→ **INSTRUCTIONS TO FOLLOW**: From the entries below, tally how many lines contain "each" and report only that figure.

[Start RECORD LIST]

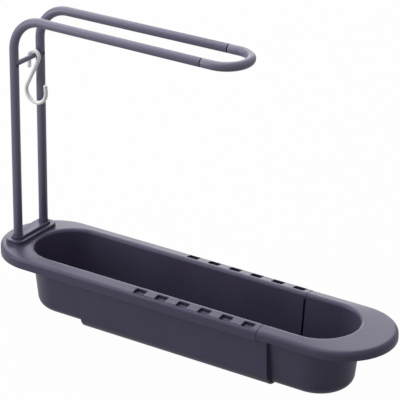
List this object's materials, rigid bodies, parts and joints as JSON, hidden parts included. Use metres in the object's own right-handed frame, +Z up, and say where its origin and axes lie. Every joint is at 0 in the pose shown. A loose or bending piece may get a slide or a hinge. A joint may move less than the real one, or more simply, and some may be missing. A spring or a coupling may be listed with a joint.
{
  "type": "sink drying rack",
  "caption": "Telescoping sink drying rack: two nesting basket halves with round end flanges, and a plug-in U-shaped towel hanger with a cross bar and an S-hook.",
  "frame": {"origin": "middle of the closed rack's length and width, on the surface that it stands on", "axes": "+X along the rack towards the sliding half, away from the hanger; +Y across the rack to its far side; +Z up"},
  "size_m": [0.377, 0.091, 0.264],
  "materials": {
    "left_basket": "fine moulded grain, slate purple-grey",
    "right_basket": "fine moulded grain, slate purple-grey",
    "hanger_foot": "fine moulded grain, slate purple-grey",
    "near_rail": "satin powder coat, slate purple-grey",
    "far_rail": "satin powder coat, slate purple-grey",
    "end_loop": "satin powder coat, slate purple-grey",
    "near_joint_plug": "plain dark nylon",
    "far_joint_plug": "plain dark nylon",
    "cross_bar": "satin powder coat, slate purple-grey",
    "near_bar_screw": "plain steel",
    "far_bar_screw": "plain steel",
    "s_hook": "satin white"
  },
  "bodies": {
    "left_half": {"left_basket": "left_basket"},
    "right_half": {"right_basket": "right_basket"},
    "hanger": {"hanger_foot": "hanger_foot", "near_rail": "near_rail", "far_rail": "far_rail", "end_loop": "end_loop", "near_joint_plug": "near_joint_plug", "far_joint_plug": "far_joint_plug", "cross_bar": "cross_bar", "near_bar_screw": "near_bar_screw", "far_bar_screw": "far_bar_screw"},
    "hook": {"s_hook": "s_hook"}
  },
  "joints": [
    {"name": "extension_slide", "type": "slide", "parent": "left_half", "child": "right_half", "axis": [1, 0, 0], "range_m": [0, 0.126]},
    {"name": "hanger_lift", "type": "slide", "parent": "left_half", "child": "hanger", "axis": [0, 0, 1], "range_m": [0, 0.013]},
    {"name": "hook_swing", "type": "hinge", "parent": "hanger", "child": "hook", "pos_m": [-0.1672, 0.0093, 0.218], "axis": [0, 1, 0], "range_deg": [-60, 60]}
  ]
}
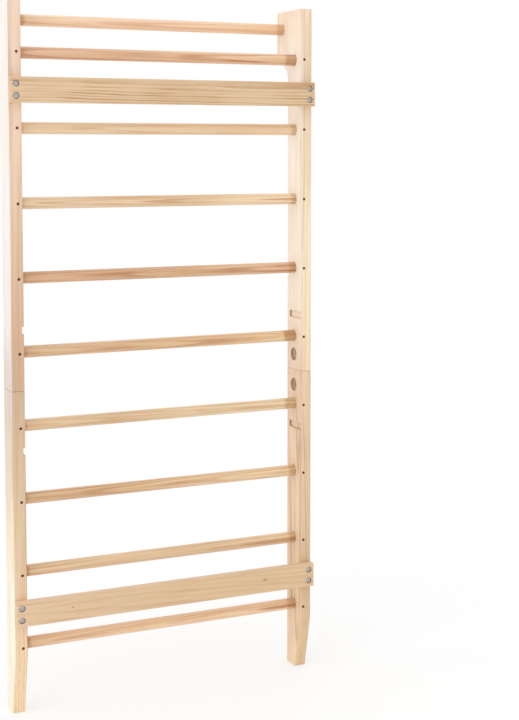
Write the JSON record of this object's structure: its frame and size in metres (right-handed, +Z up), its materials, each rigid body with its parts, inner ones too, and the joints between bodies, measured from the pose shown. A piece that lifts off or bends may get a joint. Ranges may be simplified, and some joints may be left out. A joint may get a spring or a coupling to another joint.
{
  "type": "wall bars",
  "caption": "Wooden wall bars: round rungs between two uprights with forward heads, each upright bolted from two boards, and two flat rails that meet the wall.",
  "frame": {"origin": "centre of the upper wall rail's wall face, midway between the uprights and midway between the second and third rungs", "axes": "+X to the right seen from the room, along the rungs; +Y into the wall; +Z up along the uprights"},
  "size_m": [0.886, 0.1823, 1.933],
  "materials": {
    "upright_pine": "pale pine, planed and clear satin lacquer, vertical grain",
    "rung_pine": "turned pine, clear satin lacquer, grain along the rung",
    "rail_pine": "planed pine with strong streaks, matt",
    "dowel_beech": "plain beech, unfinished",
    "screw_zinc": "zinc plated, satin",
    "joint_zinc": "zinc plated, dull"
  },
  "bodies": {
    "root": {"joint_dowel_left_back": "dowel_beech", "joint_dowel_left_front": "dowel_beech", "joint_dowel_right_back": "dowel_beech", "joint_dowel_right_front": "dowel_beech", "joint_nut_left_lower": "joint_zinc", "joint_nut_left_upper": "joint_zinc", "joint_nut_right_lower": "joint_zinc", "joint_nut_right_upper": "joint_zinc", "joint_rod_left": "joint_zinc", "joint_rod_right": "joint_zinc", "joint_washer_left_lower": "joint_zinc", "joint_washer_left_upper": "joint_zinc", "joint_washer_right_lower": "joint_zinc", "joint_washer_right_upper": "joint_zinc", "rail_screw_lower_left_1": "screw_zinc", "rail_screw_lower_left_2": "screw_zinc", "rail_screw_lower_right_1": "screw_zinc", "rail_screw_lower_right_2": "screw_zinc", "rail_screw_upper_left_1": "screw_zinc", "rail_screw_upper_left_2": "screw_zinc", "rail_screw_upper_right_1": "screw_zinc", "rail_screw_upper_right_2": "screw_zinc", "rung_01": "rung_pine", "rung_02": "rung_pine", "rung_03": "rung_pine", "rung_04": "rung_pine", "rung_05": "rung_pine", "rung_06": "rung_pine", "rung_07": "rung_pine", "rung_08": "rung_pine", "rung_09": "rung_pine", "rung_10": "rung_pine", "rung_screw_left_01": "screw_zinc", "rung_screw_left_02": "screw_zinc", "rung_screw_left_03": "screw_zinc", "rung_screw_left_04": "screw_zinc", "rung_screw_left_05": "screw_zinc", "rung_screw_left_06": "screw_zinc", "rung_screw_left_07": "screw_zinc", "rung_screw_left_08": "screw_zinc", "rung_screw_left_09": "screw_zinc", "rung_screw_left_10": "screw_zinc", "rung_screw_right_01": "screw_zinc", "rung_screw_right_02": "screw_zinc", "rung_screw_right_03": "screw_zinc", "rung_screw_right_04": "screw_zinc", "rung_screw_right_05": "screw_zinc", "rung_screw_right_06": "screw_zinc", "rung_screw_right_07": "screw_zinc", "rung_screw_right_08": "screw_zinc", "rung_screw_right_09": "screw_zinc", "rung_screw_right_10": "screw_zinc", "upright_left_lower": "upright_pine", "upright_left_upper": "upright_pine", "upright_right_lower": "upright_pine", "upright_right_upper": "upright_pine", "wall_rail_lower": "rail_pine", "wall_rail_upper": "rail_pine"}
  },
  "joints": []
}
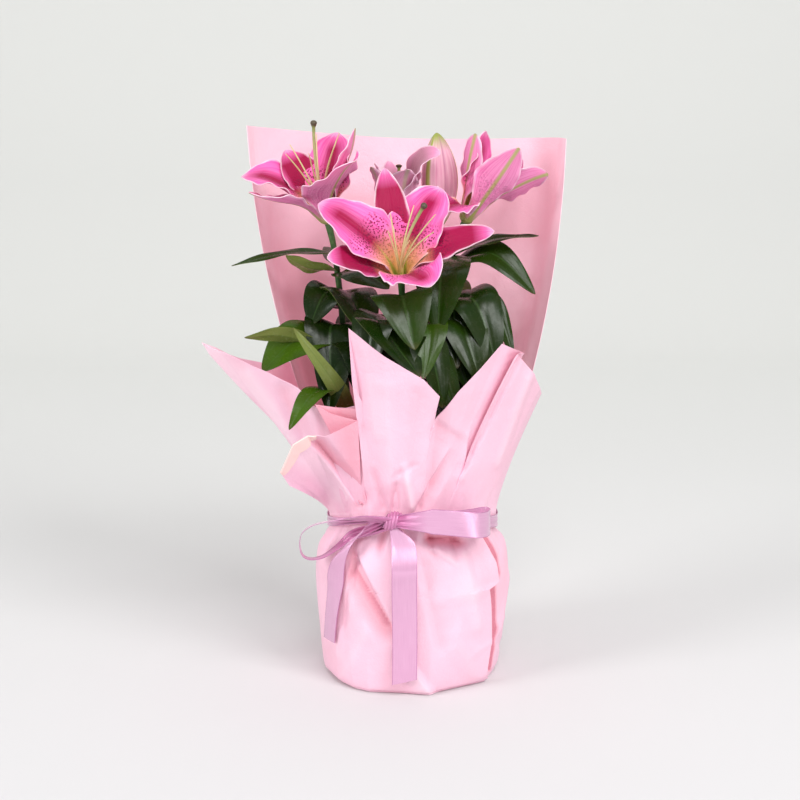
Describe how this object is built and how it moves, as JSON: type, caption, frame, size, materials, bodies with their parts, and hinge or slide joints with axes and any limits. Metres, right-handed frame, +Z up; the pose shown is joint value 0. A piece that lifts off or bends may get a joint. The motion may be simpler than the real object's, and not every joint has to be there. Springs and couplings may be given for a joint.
{
  "type": "potted lily",
  "caption": "Pink oriental lily in bloom, in a round nursery pot wrapped in folded pink paper that rises behind the plant and is tied above the rim with a satin ribbon bow.",
  "frame": {"origin": "middle of the underside of the wrapped pot, on the surface that it stands on", "axes": "+Z up the plant, -Y towards the front with the ribbon bow, +X to the right seen from the front"},
  "size_m": [0.3357, 0.2603, 0.5268],
  "materials": {
    "pot_plastic": "matte",
    "compost": "matte",
    "wrap_paper": "matte",
    "satin_ribbon": "satin",
    "leaf_green": "satin",
    "petal_pink": "matte",
    "style_green": "satin",
    "bud_pink": "matte"
  },
  "bodies": {
    "root": {"nursery_pot": "pot_plastic", "compost": "compost", "base_sheet": "wrap_paper", "front_sheet": "wrap_paper", "back_sheet": "wrap_paper", "ribbon": "satin_ribbon", "stem_left": "leaf_green", "stem_front": "leaf_green", "stem_right": "leaf_green", "bloom_front_tepals": "petal_pink", "bloom_left_tepals": "petal_pink", "bloom_back_tepals": "petal_pink", "bloom_right_tepals": "petal_pink", "bloom_front_pistil": "style_green", "bloom_left_pistil": "style_green", "bloom_back_pistil": "style_green", "bloom_right_pistil": "style_green", "bud_upright": "bud_pink"}
  },
  "joints": []
}
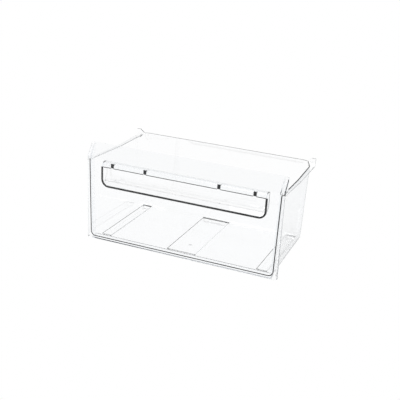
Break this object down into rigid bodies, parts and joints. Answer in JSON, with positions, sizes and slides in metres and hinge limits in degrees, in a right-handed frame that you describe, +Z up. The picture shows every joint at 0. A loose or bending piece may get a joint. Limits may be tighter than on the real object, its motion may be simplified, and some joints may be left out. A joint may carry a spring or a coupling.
{
  "type": "freezer drawer",
  "caption": "Clear plastic freezer drawer: open tub with sunken runners, front panel with a leaning top band and a wide finger grip with its own pocket.",
  "frame": {"origin": "middle of the drawer's overall width and depth, in the plane of the runners' soles that it stands on", "axes": "+X to the right when looking at the front panel, +Y from the front panel towards the rear wall, +Z up"},
  "size_m": [0.46, 0.246, 0.2252],
  "materials": {
    "tub_plastic": "clear moulded polystyrene, glossy",
    "panel_plastic": "clear moulded polystyrene, glossy",
    "pocket_plastic": "clear moulded polystyrene, glossy"
  },
  "bodies": {
    "root": {"drawer_tub": "tub_plastic", "front_panel": "panel_plastic", "grip_pocket": "pocket_plastic"}
  },
  "joints": []
}
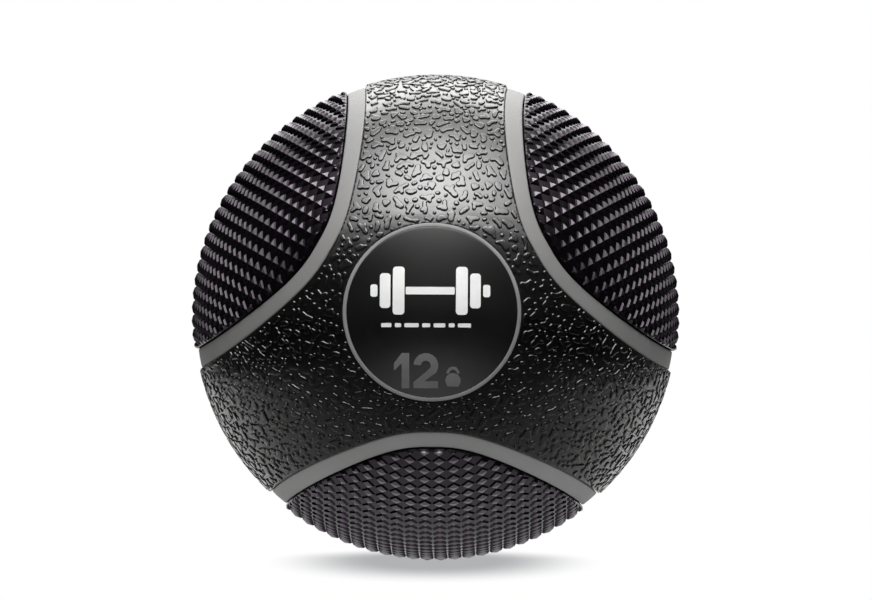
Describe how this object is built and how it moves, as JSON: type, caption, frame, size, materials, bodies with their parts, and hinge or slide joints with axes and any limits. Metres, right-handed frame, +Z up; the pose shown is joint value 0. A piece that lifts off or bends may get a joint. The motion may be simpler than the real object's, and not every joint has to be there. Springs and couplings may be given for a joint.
{
  "type": "medicine ball",
  "caption": "Weighted rubber exercise ball with studded grip panels framed by recessed grey bands, pebble-grain cover, round badges and a needle valve.",
  "frame": {"origin": "centre of the ball", "axes": "+Z up with the ball resting on the middle of its bottom grip panel; the badge axis is Y, the front badge faces -Y and the valve is at the +Y pole; +X is to the right seen from the front"},
  "size_m": [0.2318, 0.2301, 0.2308],
  "materials": {
    "pebble_rubber": "pebble-grained, satin black",
    "stud_rubber": "studded, satin black",
    "grey_rubber": "smooth matt grey",
    "ring_grey": "smooth light grey",
    "badge_rubber": "smooth, semi-gloss black",
    "carcass_rubber": "dense filled rubber, matt",
    "butyl": "smooth butyl",
    "valve_rubber": "satin black",
    "core_rubber": "soft tan gum rubber"
  },
  "bodies": {
    "root": {"front_cover": "pebble_rubber", "back_cover": "pebble_rubber", "grip_panel_bottom": "stud_rubber", "grip_panel_left": "stud_rubber", "grip_panel_right": "stud_rubber", "trim_band_bottom": "grey_rubber", "trim_band_left": "grey_rubber", "trim_band_right": "grey_rubber", "front_badge_ring": "ring_grey", "front_badge_disc": "badge_rubber", "back_badge_ring": "ring_grey", "back_badge_disc": "badge_rubber", "carcass_front_half": "carcass_rubber", "carcass_back_half": "carcass_rubber", "bladder": "butyl", "valve_housing": "valve_rubber", "valve_core": "core_rubber"}
  },
  "joints": []
}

[End RECORD LIST]

→ **OUTPUT OF THE TASK**: 2